Borç katlanırken Ankara Üniversitesi Rektörü Prof. Dr. Erkan İbiş'in idari kadroları şişirdiği ortaya çıktı.
HEM DAİRE BAŞKANI HEM DE KOORDİNATÖRLER VAR!
Ayrıca idari teşkilat şemasında, rektöre bağlı olarak genel sekreter ve daire başkanlıklarının üzerinde, daire başkanlıkları tarafından yürütülmesi esas olan idari görevleri gerçekleştirmek üzere, koordinatörlük birimlerinin oluşturulduğu ve toplam 26 öğretim üyesinin görevlendirildiği de rapora yansıdı.

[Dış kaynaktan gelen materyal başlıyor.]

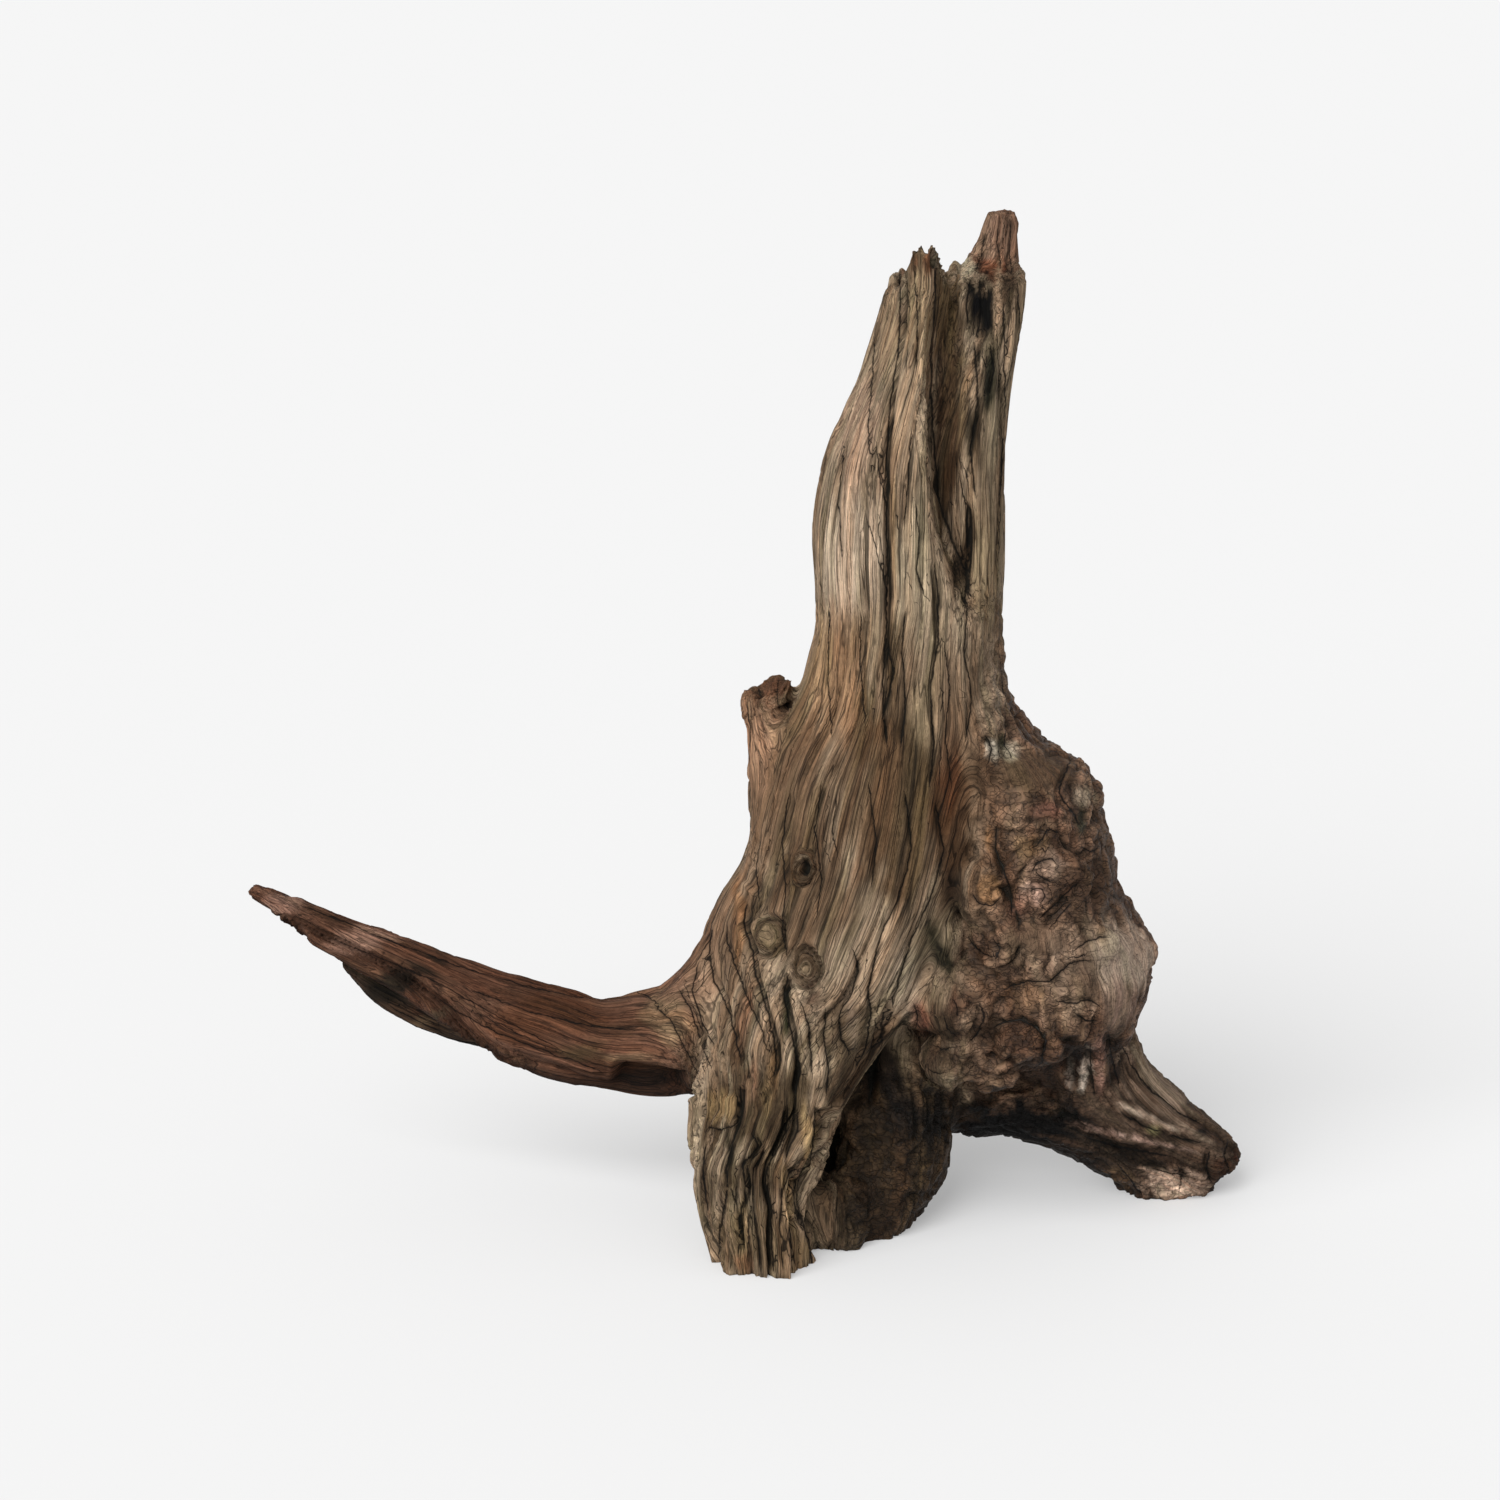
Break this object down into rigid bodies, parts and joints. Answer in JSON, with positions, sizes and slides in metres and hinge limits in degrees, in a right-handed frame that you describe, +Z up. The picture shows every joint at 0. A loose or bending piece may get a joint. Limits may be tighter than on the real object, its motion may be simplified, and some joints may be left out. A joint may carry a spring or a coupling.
{
  "type": "driftwood",
  "caption": "Weathered upright root stump with a hollow splintered top, a long forked side root, a knobbly burl and spread feet.",
  "frame": {"origin": "centre of the bounding box, on the surface that the feet stand on", "axes": "+Z up along the stem, -Y to the front that shows the burl and the knots, +X to the burl and the right foot"},
  "size_m": [0.4322, 0.1622, 0.4283],
  "materials": {
    "weathered_wood": "unfinished, weathered and furrowed along the grain"
  },
  "bodies": {
    "root": {"driftwood": "weathered_wood"}
  },
  "joints": []
}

Bu tespite dair, “Kanuni bir statüsü olmayan koordinatörlerin yalnızca maddi ve gayri maddi kazanımları değil, yetki ve sorumluluk alanlarının muğlaklığı sebebiyle idari eylem ve işlemlerde doğan sorunlar.” ifadeleri kullanıldı.
TARİHİ ESERLERİN KAYDI YOK
Cumhuriyet'in haberine göre üniversitenin Dil ve Tarih Coğrafya Fakültesi’ndeki nadir eserler ve diğer kıymetli taşınırların da kayıt altına alınmadığı ortaya çıktı.
Bu kapsamda 15 bin yazma ve nadir eser ile ilgili yazışmaların son 3 yıldır devam ettiğini belirten Sayıştay, “Bu eserlerin yüzde 0.01’inin dahi sisteme girişinin sağlanmamış olması, eserlerin fiziki muhafazası, sayımı ve kaydıyla ilgili süreçlerin 3 yıldır gelişme göstermediğini bir başka açıdan ortaya koymaktadır.” tespitinde bulundu.
Çalışmaların hızlandırılmasını isteyen Sayıştay, “Tarihi açıdan son derece kıymetli olan mevcut eserlerde meydana gelmiş olması muhtemel kayıpların da idare tarafından tespiti gerekmektedir.” dedi.
Sayıştay ayrıca, üniversiteye ait arazi ve arsaların üzerine yapılan binaların tapu kayıtlarında cins tashihlerinin yapılmadığı konusunda da uyardı.